Most of the time when we talk about AI today, we talk about what it can do and not really so much about what it’s doing to us. And when people talk about the harm of AI, of course there are many harms that we talk about like misinformation or deception and many things, but the psychological harm of AI I think is a really, really important topic.

  • 404 Media’s subscriber-only feed had a brilliant interview with Susanna Gibson of My Own Image, where she talked frankly about her experience of experiencing sexual violence through having an explicit video of her shared online. For people that have been a victim of this kind of abuse, it never ever goes away, and they never know when the trauma will re-surface afresh and impact them all over again.

Articles

  • Ken White’s thoughts the day after the US election.
  • Paul Graham’s post about the “writes and write-nots” struck a chord with me. “[W]riting is thinking.”
  • There have been a few things this week that have got me concerned as to whether violence against women, and women’s rights in general, are taking steps backwards. And how technology will play a significant role in this. Heather Burns writes compellingly about this:

It pains me to report that yesterday the voting women of America, and many men too, adopted her as a role model as well, but not as a force for good. They have no intention of having other women’s backs.
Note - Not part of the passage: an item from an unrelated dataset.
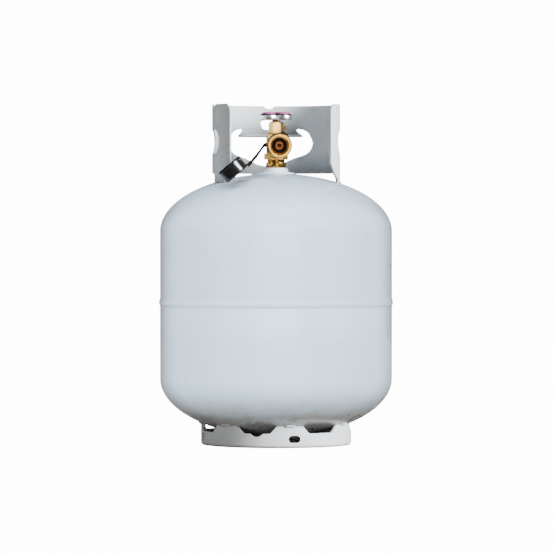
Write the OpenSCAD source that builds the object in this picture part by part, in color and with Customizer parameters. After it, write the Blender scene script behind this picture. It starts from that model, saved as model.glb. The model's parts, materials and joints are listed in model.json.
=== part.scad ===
// Steel cylinder for liquid fuel gas, with a guard collar, a foot ring and a brass outlet valve.
// +Z is up and -Y is the outlet side. The origin is the centre of the foot ring's bottom plane.
// All lengths are in millimetres.

/* [Tank] */
// Outside diameter of the shell
tank_d = 310; // [306:1:314]
// Height of the straight wall between the two domes
straight_len = 196; // [186:1:206]
// Thickness of the shell's sheet
shell_t = 2.2; // [2:0.1:2.6]
// Gap between the floor and the lowest point of the shell
floor_gap = 10.5; // [9:0.5:14]
// How far the girth weld stands proud
seam_proud = 1.3; // [0.8:0.1:1.8]

/* [Collar] */
// Outside diameter of the guard collar
collar_d = 171; // [166:1:176]
// Thickness of the collar's sheet
collar_t = 2.7; // [2:0.1:3]
// Height of the collar from its lower edge to its top
collar_h = 92; // [90:1:94]
// Half the front opening, as an angle about the axis
collar_gap = 52; // [48:1:56]

/* [Foot ring] */
// Outside diameter of the foot ring
foot_d = 201; // [196:1:206]
// Thickness of the foot ring's sheet
foot_t = 3; // [2.5:0.1:3.4]
// Number of scallops round the foot ring
scallops = 7; // [6:1:7]

/* [Valve] */
// Outside diameter of the outlet thread
outlet_d = 33.34; // [32:0.01:34]
// Distance from the tank axis to the outlet face
outlet_reach = 43; // [42:0.5:45]
// Clearance between moving valve pieces, on the radius
run_gap = 0.05; // [0.03:0.01:0.08]

/* [Handwheel] */
// Radius of one lobe of the handwheel
lobe_r = 12.5; // [11:0.5:13]
// Distance from the stem to the centre of a lobe
lobe_offset = 10.5; // [9:0.5:11]

/* [Cap] */
// Outside diameter of the dust cap
cap_d = 35.2; // [33.8:0.1:36]
// Length of the dust cap
cap_len = 18; // [15:0.5:19]

/* [Hidden] */
$fn = 72;

paint = [0.86, 0.88, 0.9];
brass = [0.78, 0.66, 0.4];
steel = [0.7, 0.71, 0.73];
black = [0.12, 0.12, 0.13];

r_tank = tank_d / 2;
dome_h = r_tank / 2;
z_low = floor_gap + dome_h;
z_high = z_low + straight_len;
z_seam = z_low + 0.524 * straight_len;
z_apex = z_high + dome_h;
lap = 10;

r_collar = collar_d / 2;
z_collar = z_apex;
z_rim = z_collar + collar_h;
hand_z = z_collar + 42;

r_foot = foot_d / 2;
foot_turn = -21.8;
tab_turn = 180 / scallops;

z_boss = z_apex + 7.5;
z_out = z_apex + 36.5;
z_body = z_out + 17;
z_wheel = z_out + 35;
bore_r = 8.5;
stem_r = 3.5;
bleed_x = 10.6;
bleed_y = 6.1;
dip_x = 8.57;
dip_y = 4.95;
z_relief = z_out - 11.5;
r_thread = outlet_d / 2;

z_pin = z_apex - 62;
arm_len = 42;

loop_y = -24.6;
cap_x = -65.1;
cap_y = -72;
cap_z = z_apex + 4;
cap_dir = [0.640, -0.075, -0.764];

module outline(grow) {
  r = r_tank + grow;
  h = dome_h + grow;
  translate([0, z_high]) scale([1, h / r]) circle(r, $fn = 360);
  translate([0, z_low]) scale([1, h / r]) circle(r, $fn = 360);
  translate([0, z_low]) square([r, z_high - z_low]);
}

module right_half(z0, z1) {
  translate([0, z0]) square([r_tank + 20, z1 - z0]);
}

module at_angle(a) {
  rotate([0, 0, a]) children();
}

module through_front(r0, r1) {
  rotate([90, 0, 0]) translate([0, 0, r0]) linear_extrude(height = r1 - r0) children();
}

module slot_2d(w, h) {
  hull_w = (w - h) / 2;
  translate([-hull_w, 0]) circle(h / 2);
  translate([hull_w, 0]) circle(h / 2);
  square([w - h, h], center = true);
}

module along_y(y0, y1, r) {
  translate([0, -y0, z_out]) rotate([90, 0, 0]) cylinder(r = r, h = y1 - y0);
}

module upper_head() {
  color(paint) rotate_extrude($fn = 144) difference() {
    intersection() {
      outline(0);
      right_half(z_seam, z_apex + 1);
    }
    outline(-shell_t);
    square([19, z_apex + 10]);
  }
}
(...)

They want Savita as an exemplar of what can, and should, happen to women every day, everywhere.

They want more dead women, they are already getting them, and they are not going to stop until no one knows their names because there are too many to count.

Video

Books

  • Got about halfway through My Old Man: A Personal History of Music Hall by John Major. It feels as though a book is the wrong format to learn about these old music hall stars and their songs. A three-part documentary would probably be much more immersive and enjoyable.